Misterios racistas de Pekín
Le he regalado a mi hermana Misterios de Pekín. Los de la Nocilla y la EGB ya me están sacando la medalla. Para los demás, Misterios de Pekín era un juego de mesa (primero de MB, luego reeditado por Parker) que venía a fusilar el Cluedo ambientándolo en una caricatura de China. Alguien ha asesinado al famoso tenor Gli Ti Tos y los “detectives chinos” Ya Tse, Yo Lo Cojo, Lis Ti Yo, Mio Peh, Ke Tse Yo y (ojo a la multiculturalidad) Ka Pi Chi tienen que investigar entre dragones, espías y sabios para encontrar al culpable. ¿Habrá sido la señorita Tse Ping Tah, del palacio de belleza? ¿El señor Mang Cha, de la lavandería? ¿O acaso el culpable será el muy sospechoso Cho Li Zoh (muérete de envidia, Ibáñez)?
La caricatura es burda y ridícula, sí, pero también tierna. Ahora se pondría el grito en el cielo y nos volveríamos locos con lo políticamente correcto. Qué quieren que les diga: creo que en gran parte debo mi título de especialista en Asia Oriental a haber jugado a esta mierda de pequeño. El rancio aire británico del Cluedo nunca despertó mi imaginación en lo más mínimo, mientras que aquel Pekín convertido en tablero de chistes fáciles era para mí todo un mundo.
Resulta fácil caricaturizar una cultura cuando no se la tiene cerca, igual que uno no puede ser verdaderamente racista hasta que convive con otra raza. Aquí antes veíamos un negro en la tele y podíamos soltar aquello de “¡Coño! ¡El negro!”, no con desprecio sino con asombro.
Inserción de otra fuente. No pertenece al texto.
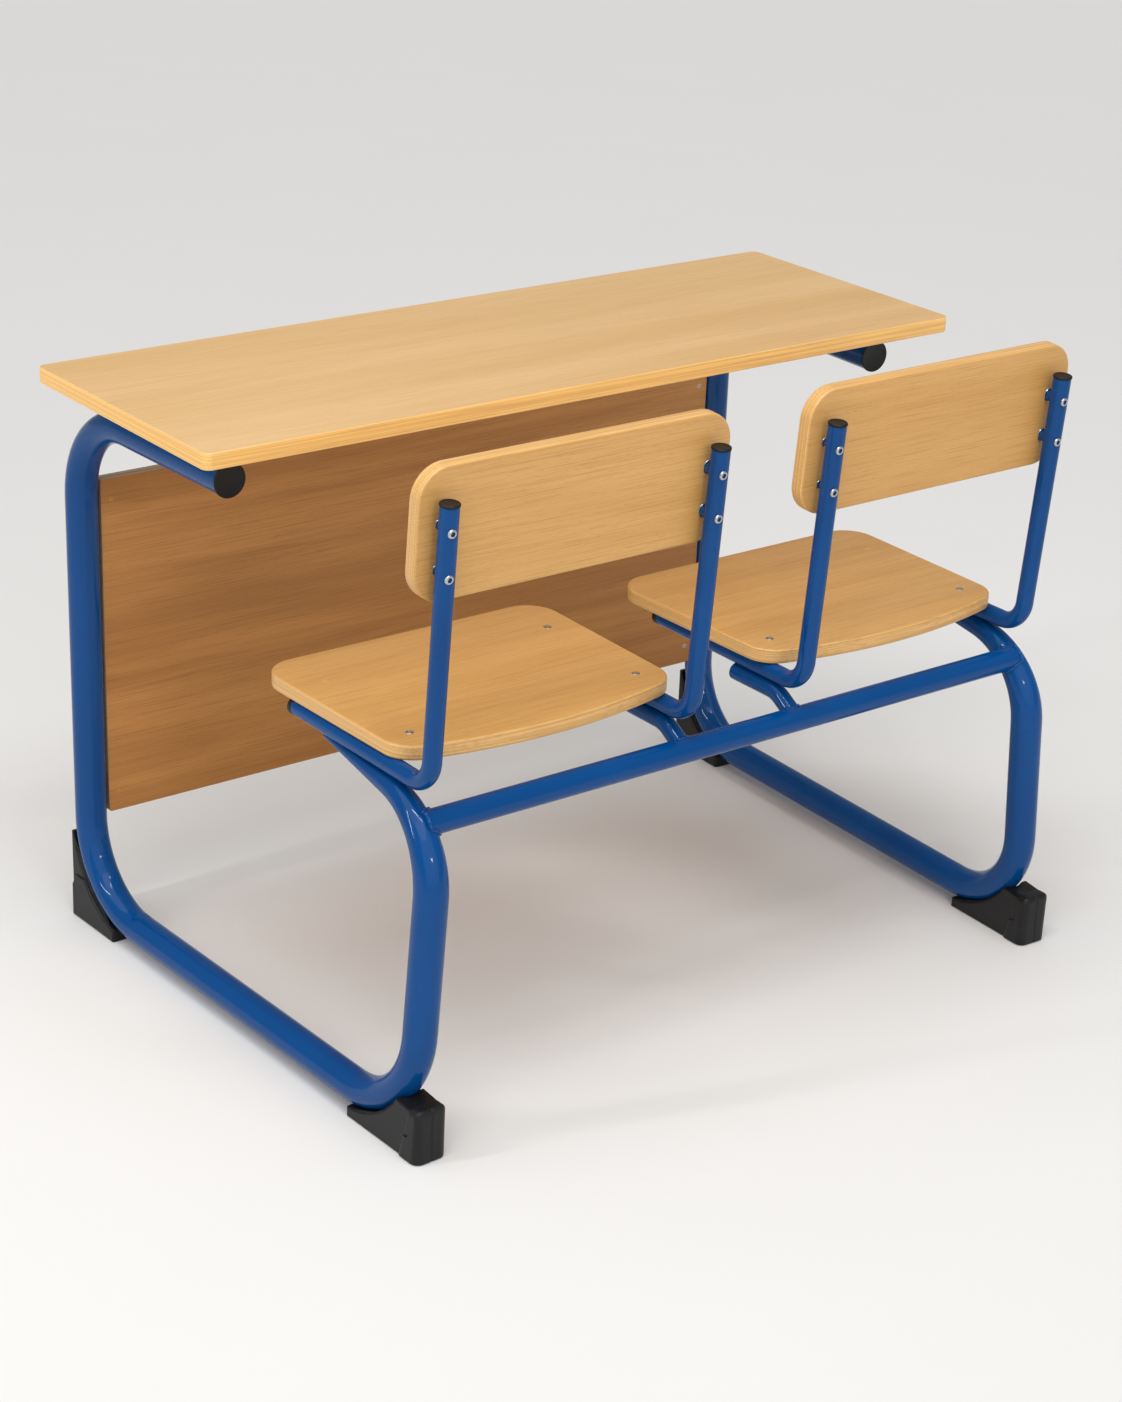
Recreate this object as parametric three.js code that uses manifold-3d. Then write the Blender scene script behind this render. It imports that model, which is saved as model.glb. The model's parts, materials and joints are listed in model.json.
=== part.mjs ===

El negro como acontecimiento, como ruptura de la monotonía, como mazazo a una sociedad gris y homogeneizada a base de guerras y hambres. Bienvenido, señor negro.
En ese contexto, la caricatura no se construye tanto como ataque sino como aproximación fascinada y naïf a esa alteridad que promete descubrirnos el mundo. Recuerden los de la EGB sus excursiones a los primeros restaurantes chinos que abrieron en la ciudad, a sus padres renegando de la comida japonesa diciendo que jamás comerían pescado crudo, a ustedes mismos disfrazándose “de moros” con la cimitarra al cinto.
Misterios de Pekín, entonces, no supone una banalización racista como sí lo era el aborrecible señor Yunioshi de Mickey Rooney en la, acéptenlo, infumable ‘Breakfast at Tiffany’s’, que negaba al vecino Otro su estatus de hombre. No, Misterios de Pekín es otra cosa: la versión en juego de mesa del oriental riff, ese leitmotif musical que representa a Oriente (a veces Japón, aunque casi siempre China) en nuestra mitad del mundo y que allí, ay la ironía, les suena a chino.
Tomen giro de guión: el oriental riff (como les revelamos en el Fenómenos Paramusicales de nuestro programa de radio) es, igual que Misterios de Pekín, un invento de Occidente, una ensoñación de otra cultura lejana que no tiene costumbrismo sino mística, que no es tanto viaje como fantasía de viaje. El oriental riff nace en el vodevil del XIX y resiste hasta nuestros días, colado en canciones pop como ‘China girl’ de Bowie, ‘Turning Japanese’ de The Vapors o ‘Kung Fu Fighting’ de Carl Douglas.
En los Estados Unidos de lo Políticamente Correcto empieza a mirarse mal y se iguala al blackface (que aquí sigue dominando las cabalgatas de Reyes sin que a muchos gilipollas les parezca mal) y al yellow face, aunque yo prefiero pensar que es como la paella, los toros y las sevillanas: reduccionista, irritante y despegado de la realidad, sí, pero también bienintencionado y apasionado, un esfuerzo torpe pero voluntarioso por acercarse a otros mundos.
Se lo digo yo, que fui “detective chino” y años más tarde sigo esforzándome por conocer la China real, con sus sombras, sus matices y sus maravillas reales. Y que creo que estoy a punto de cazar al malvado Cho Li Zoh.
Tres canciones, 260. La elección de V
DAVID BOWIE — ‘CHINA GIRL’
Y con esto hemos vuelto a encontrar una excusa para recomendar a David Bowie. All’s right with the world.